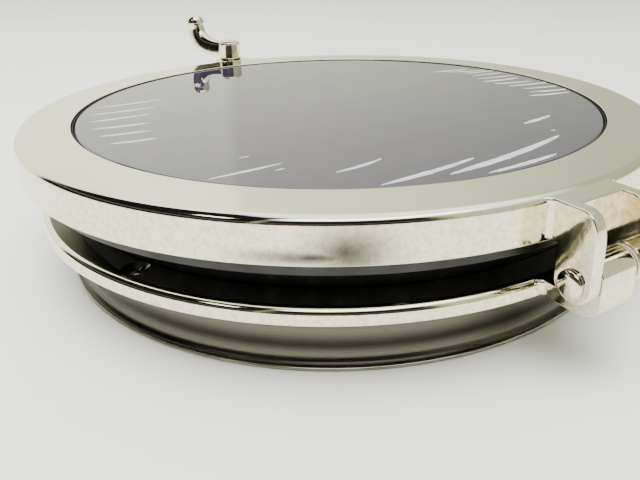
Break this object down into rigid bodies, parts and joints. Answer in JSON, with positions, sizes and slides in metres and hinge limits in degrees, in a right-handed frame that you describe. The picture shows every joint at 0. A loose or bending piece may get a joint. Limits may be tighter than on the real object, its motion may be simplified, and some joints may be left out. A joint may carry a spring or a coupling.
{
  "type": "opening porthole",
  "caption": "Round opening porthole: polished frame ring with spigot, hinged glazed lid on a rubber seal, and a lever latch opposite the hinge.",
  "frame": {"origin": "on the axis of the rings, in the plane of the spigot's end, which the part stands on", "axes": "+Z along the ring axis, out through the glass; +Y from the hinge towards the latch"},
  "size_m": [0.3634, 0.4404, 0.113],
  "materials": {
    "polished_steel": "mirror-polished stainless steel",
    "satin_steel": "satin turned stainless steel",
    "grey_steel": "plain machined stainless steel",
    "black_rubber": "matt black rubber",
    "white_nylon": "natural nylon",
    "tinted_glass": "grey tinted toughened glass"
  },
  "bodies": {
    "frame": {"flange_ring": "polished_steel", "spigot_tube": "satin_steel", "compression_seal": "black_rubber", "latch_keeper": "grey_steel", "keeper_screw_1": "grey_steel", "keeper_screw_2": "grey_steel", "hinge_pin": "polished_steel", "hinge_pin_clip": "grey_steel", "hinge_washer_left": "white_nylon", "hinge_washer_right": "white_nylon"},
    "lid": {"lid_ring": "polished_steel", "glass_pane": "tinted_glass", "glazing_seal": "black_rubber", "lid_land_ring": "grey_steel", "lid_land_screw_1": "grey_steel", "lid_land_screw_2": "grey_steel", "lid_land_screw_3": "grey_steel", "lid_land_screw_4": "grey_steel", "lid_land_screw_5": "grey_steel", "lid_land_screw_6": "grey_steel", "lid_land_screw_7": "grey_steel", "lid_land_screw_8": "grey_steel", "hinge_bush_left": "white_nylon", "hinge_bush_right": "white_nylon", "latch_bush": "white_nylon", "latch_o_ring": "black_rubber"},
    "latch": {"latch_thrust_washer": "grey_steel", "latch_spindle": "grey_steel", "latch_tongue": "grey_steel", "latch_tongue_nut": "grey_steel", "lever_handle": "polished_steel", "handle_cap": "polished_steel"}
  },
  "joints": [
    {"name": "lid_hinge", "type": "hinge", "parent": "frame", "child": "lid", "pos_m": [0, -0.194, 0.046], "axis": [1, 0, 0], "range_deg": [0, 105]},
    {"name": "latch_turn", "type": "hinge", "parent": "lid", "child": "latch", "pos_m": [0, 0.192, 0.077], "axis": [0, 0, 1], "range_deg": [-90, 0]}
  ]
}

▶ Exercise brief
Output all of the material, please, exactly as it stands.

▶ Written solution
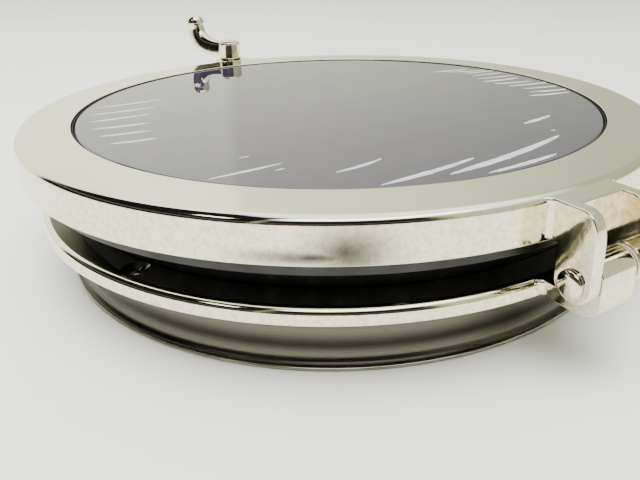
Break this object down into rigid bodies, parts and joints. Answer in JSON, with positions, sizes and slides in metres and hinge limits in degrees, in a right-handed frame that you describe. The picture shows every joint at 0. A loose or bending piece may get a joint. Limits may be tighter than on the real object, its motion may be simplified, and some joints may be left out. A joint may carry a spring or a coupling.
{
  "type": "opening porthole",
  "caption": "Round opening porthole: polished frame ring with spigot, hinged glazed lid on a rubber seal, and a lever latch opposite the hinge.",
  "frame": {"origin": "on the axis of the rings, in the plane of the spigot's end, which the part stands on", "axes": "+Z along the ring axis, out through the glass; +Y from the hinge towards the latch"},
  "size_m": [0.3634, 0.4404, 0.113],
  "materials": {
    "polished_steel": "mirror-polished stainless steel",
    "satin_steel": "satin turned stainless steel",
    "grey_steel": "plain machined stainless steel",
    "black_rubber": "matt black rubber",
    "white_nylon": "natural nylon",
    "tinted_glass": "grey tinted toughened glass"
  },
  "bodies": {
    "frame": {"flange_ring": "polished_steel", "spigot_tube": "satin_steel", "compression_seal": "black_rubber", "latch_keeper": "grey_steel", "keeper_screw_1": "grey_steel", "keeper_screw_2": "grey_steel", "hinge_pin": "polished_steel", "hinge_pin_clip": "grey_steel", "hinge_washer_left": "white_nylon", "hinge_washer_right": "white_nylon"},
    "lid": {"lid_ring": "polished_steel", "glass_pane": "tinted_glass", "glazing_seal": "black_rubber", "lid_land_ring": "grey_steel", "lid_land_screw_1": "grey_steel", "lid_land_screw_2": "grey_steel", "lid_land_screw_3": "grey_steel", "lid_land_screw_4": "grey_steel", "lid_land_screw_5": "grey_steel", "lid_land_screw_6": "grey_steel", "lid_land_screw_7": "grey_steel", "lid_land_screw_8": "grey_steel", "hinge_bush_left": "white_nylon", "hinge_bush_right": "white_nylon", "latch_bush": "white_nylon", "latch_o_ring": "black_rubber"},
    "latch": {"latch_thrust_washer": "grey_steel", "latch_spindle": "grey_steel", "latch_tongue": "grey_steel", "latch_tongue_nut": "grey_steel", "lever_handle": "polished_steel", "handle_cap": "polished_steel"}
  },
  "joints": [
    {"name": "lid_hinge", "type": "hinge", "parent": "frame", "child": "lid", "pos_m": [0, -0.194, 0.046], "axis": [1, 0, 0], "range_deg": [0, 105]},
    {"name": "latch_turn", "type": "hinge", "parent": "lid", "child": "latch", "pos_m": [0, 0.192, 0.077], "axis": [0, 0, 1], "range_deg": [-90, 0]}
  ]
}